The leaders of the Antioch church carried the matter to Jerusalem where were gathered not only such apostles as were still alive, but also non-apostolic church leaders and church elders from all around. They gathered together and debated the matter using the testimony of both Peter and Paul as to how the Holy Spirit had actively done a great work among them without requiring Gentiles to (in effect) to become Jews.

In the end, quoting from the Old Testament and listening to the testimony of Peter, Barnabas, and Paul, the gathering unanimously decided against the need for circumcision as a means of membership in the church.

The unity of the Old Testament church (which was not perfect, but was commanded in the Law of Moses) and the unity among the Apostles and Apostolic Counsel in Acts 15 seem to indicate that churches ought to be organizationally one.

Now, in this confusing 21st Century world, total unity is impossible due to the diversity among churches all of which claim one Christ, one Bible! What ought we to do? There are many possibilities of churches from which to choose. On what basis should we choose? On Biblical teaching (and in keeping with Christian love among the brothers and sisters), we ought to choose the church or denomination which attempts to follow the biblical model. The OPC makes no claim to perfection, but we do always keep that model in view and seek to follow it as God gives us knowledge and strength in accordance with His grace.

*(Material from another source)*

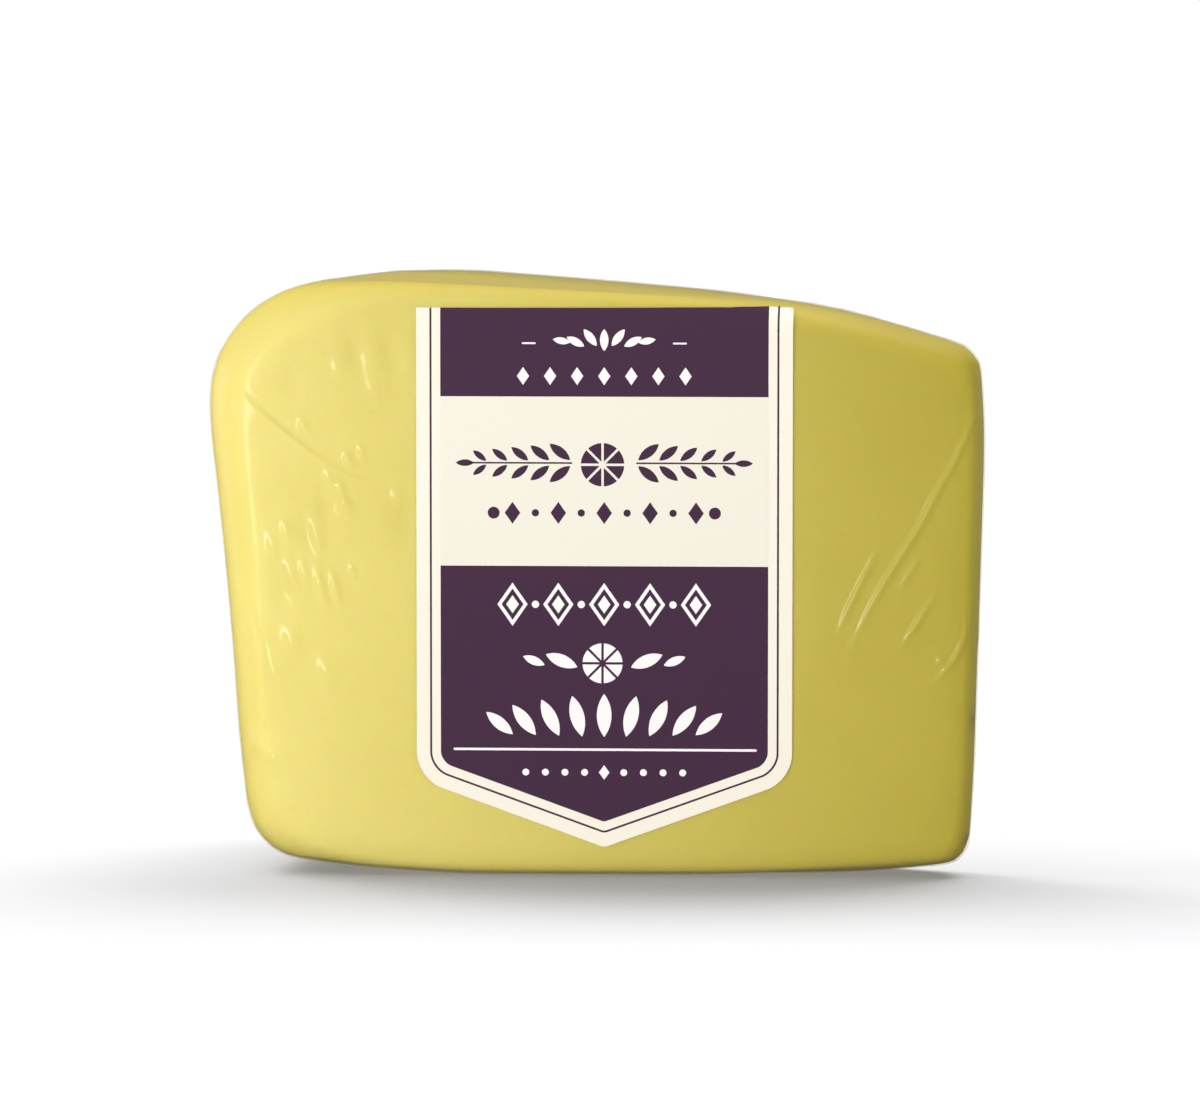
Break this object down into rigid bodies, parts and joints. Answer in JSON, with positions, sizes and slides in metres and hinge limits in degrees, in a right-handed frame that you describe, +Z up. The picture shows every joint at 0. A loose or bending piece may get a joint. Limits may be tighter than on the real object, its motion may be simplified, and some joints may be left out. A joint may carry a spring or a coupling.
{
  "type": "wrapped wedge of pecorino",
  "caption": "Pale yellow wedge of pecorino cut from a basket-moulded wheel, sealed in tight clear film, with a shield-shaped paper label on one cut face.",
  "frame": {"origin": "on the floor, under the middle of the bounding box", "axes": "+X from the rind of the wheel to the wedge's nose, -Y out of the labelled cut face, +Z up"},
  "size_m": [0.0956, 0.0468, 0.0728],
  "materials": {
    "cheese": "pale yellow cheese paste seen through tight clear film, satin gloss",
    "film": "clear shrunk film, glossy, with fine creases",
    "label_paper": "coated label paper with aubergine and cream fields, satin"
  },
  "bodies": {
    "root": {"wrapped_wedge": "cheese", "label": "label_paper"}
  },
  "joints": []
}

Of course, I've given you more than you asked. And I refuse to brag that we are the best. We are all sinners, and pride made the world the mess that it is today (see Gen. 3:7). But all my life as a minister has been in the OPC, and I've seen how, again and again, we struggled with big problems, but went always to the Bible to get our answers. We were not always right, but we did always strive to follow the Word of God as He has given us grace to understand it.

There are, no doubt, other churches who have tried as hard. In the end, those on the outside looking in will decide. But we believe that, at the end of history as we know it, the Church of Christ will be one in the glorious unity in the glory of our Lord.